Dê pediu sua conta emprestada, explicando que receberia um dinheiro dos pais e prometendo R$ 300,00 como agradecimento.
Em razão das dificuldades financeiras, Isabela aceitou e forneceu seus dados bancários. Dias depois, avisada do depósito, dirigiu-se à agência para efetuar o saque. Solicitada a aguardar pelo malote, Isabela foi presa em flagrante.
Detida, descobriu que se tratava de uma falsa venda de automóvel. Os R$ 5.000,00 depositados em sua conta se referiam ao sinal de compra de veículo que nunca existiu.
Posteriormente, devolvidos à vítima, Isabela segue como ré em processo criminal por estelionato. Dê desapareceu. Ninguém sabe seu sobrenome ou mesmo seu nome verdadeiro.
Por fim, nossa terceira causa se deu com Bernardo. Foi procurado pelo cunhado, Valter, que lhe pediu a conta emprestada para depositar e receber cheque no valor de R$ 75,00. Valter não prometeu nenhuma contrapartida, era apenas um favor entre familiares.
No dia seguinte ao depósito, Bernardo consultou seu extrato e chocou-se com a devolução do cheque. A cártula teria sido roubada em branco do titular emitente.
Diligente, Bernardo procurou por criminalista de confiança que lhe orientou a como proceder para resguardar-se e provar sua boa-fé.
Observem: em momento algum, foi prometido ou mesmo entregue a Lucas qualquer vantagem. Isabela, desempregada, maculou-se por R$ 300,00. Bernardo só quis ajudar uma pessoa da família.
Todos emprestaram suas movimentações financeiras de boa-fé. Mesmo no caso da Isabela, não há que se falar que pelo recebimento de R$ 300,00 estaria compactuando com crime e agindo em dolo eventual. Não há assunção de risco do resultado.
A grande questão que se coloca é o perigo que circunda esta prática tão comum. Como se vê, não está isento aquele que autoriza a benesse apenas a familiares ou condiciona o uso a remuneração para não sair no prejuízo. Na verdade, receber pelo empréstimo da conta nestas ocasiões pode induzir a uma noção de participação no delito.
Seguramente, não desconheço do papel da boa-fé (animus) que, como vimos, se provada com indícios da realidade tem condições de livrar o réu de uma condenação injusta.
Mas há que se convir: até se descobrir que focinho de porco não é tomada, uma vida inteira pode se devastar. Isto porque a conduta do indivíduo traz a aparência do delito, o que demanda apuração pelas autoridades.
Mais do que não possuir antecedentes criminais, existem profissões que sequer permitem a aparição do funcionário como réu em processo criminal. E elucubrar se isso é ou não constitucional não apazigua os ânimos do cliente que precisa colocar comida em casa.
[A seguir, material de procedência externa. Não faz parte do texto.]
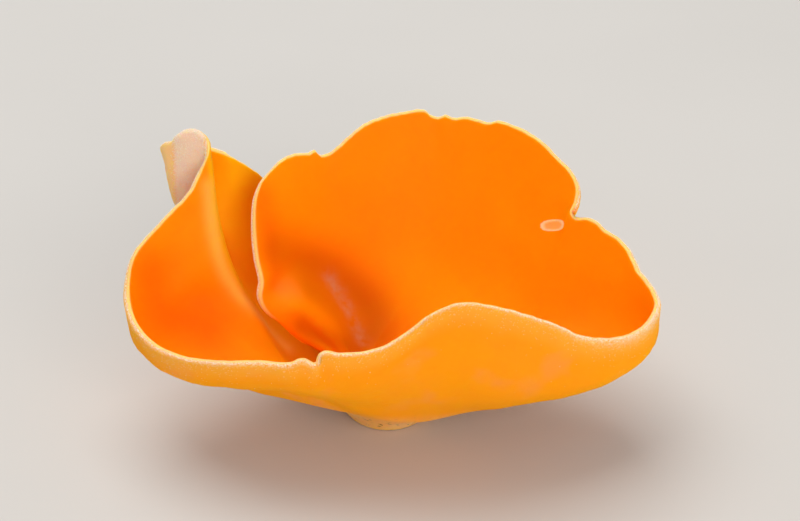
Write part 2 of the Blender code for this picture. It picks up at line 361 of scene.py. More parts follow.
# Small steps along the margin and out to it, to find how the sheet lies under the graze, how far off the
# sheet a point no longer belongs to it, and the way given to such points.
SCAR_STEPS = (0.5, 0.01)
SCAR_DEPTH = (1.0, 3.0)
NOT_SCARRED = 9.0

# The small lobe's ridge, from its top to the floor, as distances along the margin and shares of the way out.
RIDGE_LINE = [
    (212.7, 0.93),
    (212.6, 0.815),
    (212.4, 0.716),
    (212.0, 0.569),
    (214.0, 0.476),
    (224.0, 0.421),
    (232.8, 0.377),
]

# Painted light and shade on the inner face, as tinted stretches laid over each other in this order: a line
# across the face, given as the ridge is, how far it spreads in mm, its strength and its colour. The distance
# to a line is measured from a number of spots on it.
TINTS = {
    # Painted light: the lower middle of the back wall made brighter and yellower.
    "painted_glow": ([(30.0, 0.52), (38.0, 0.47), (48.0, 0.44)], 7.0, 0.5, "ffb000"),
    # Painted shade on the small lobe's lower left wall, under its rim.
    "dusk_shade": ([(196.8, 0.877), (196.0, 0.71), (197.6, 0.513)], 4.6, 0.8, "ee6c00"),
    "rim_shade": ([(1.5, 0.93), (2.4, 0.846), (2.6, 0.74), (3.0, 0.66)], 2.6, 0.6, "f06800"),
    # Painted shade: the big lobe's valley beside the hump made darker and redder.
    "valley_fold_shade": (
        [(3.6, 0.76), (10.0, 0.64), (16.4, 0.56), (21.2, 0.46), (25.0, 0.37)],
        4.2, 0.6, "bc5400",
    ),
    "valley_shade": ([(10.0, 0.52), (14.5, 0.445), (18.0, 0.37)], 3.4, 0.5, "bc5400"),
    # Painted shade deep in the big lobe's fold, low beside the split.
    "deep_fold_shade": ([(3.0, 0.45), (4.5, 0.39), (12.0, 0.34), (18.0, 0.31)], 2.4, 0.6, "c05400"),
    # Painted shade on the small lobe's floor beside the crevice.
    "gutter_shade": (
        [(233.5, 0.66), (232.8, 0.593), (231.5, 0.47), (237.5, 0.39), (243.0, 0.31)],
        2.2, 0.35, "d9880c",
    ),
    # Painted highlight along the small lobe's ridge, where light falls on it.
    "ridge": (RIDGE_LINE, 1.2, 0.75, "ffb84c"),
    "hump_light": ([(4.4, 0.59), (6.0, 0.575)], 1.8, 0.35, "ff8a3c"),
    # Painted reflection: a pale, mottled streak where the wet surface mirrors the light.
    "wet_reflection": ([(14.0, 0.57), (16.4, 0.476), (18.8, 0.39), (20.8, 0.347)], 1.1, 0.55, "cc9c78"),
}
TINT_LINE_STEPS = 40

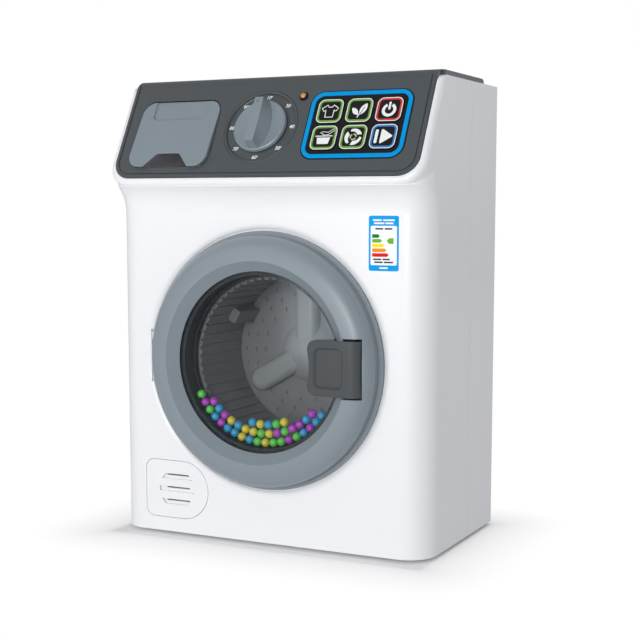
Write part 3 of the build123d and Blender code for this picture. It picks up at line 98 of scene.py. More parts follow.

Recomenda-se a pessoas do público em geral absoluta diligência no momento de autorizar o uso de bem pessoal tão delicado, tal qual é uma conta bancária. É preciso lembrar que os desdobramentos independem de sua expectativa subjetiva.
Aos colegas, que procurados a defender pessoas nestas situações, sugiro a busca por elementos fáticos bastantes a provar a boa-fé de seus clientes, como ausência de vantagem proporcional ao delito e outros prejuízos, quase sempre visíveis na exposição despreocupada da imagem, nome e, porque não, liberdade.
Feliz ou infelizmente, os tempos são novos e mesmo as pessoas sem formação jurídica devem ter noção do real impacto de suas atividades cotidianas.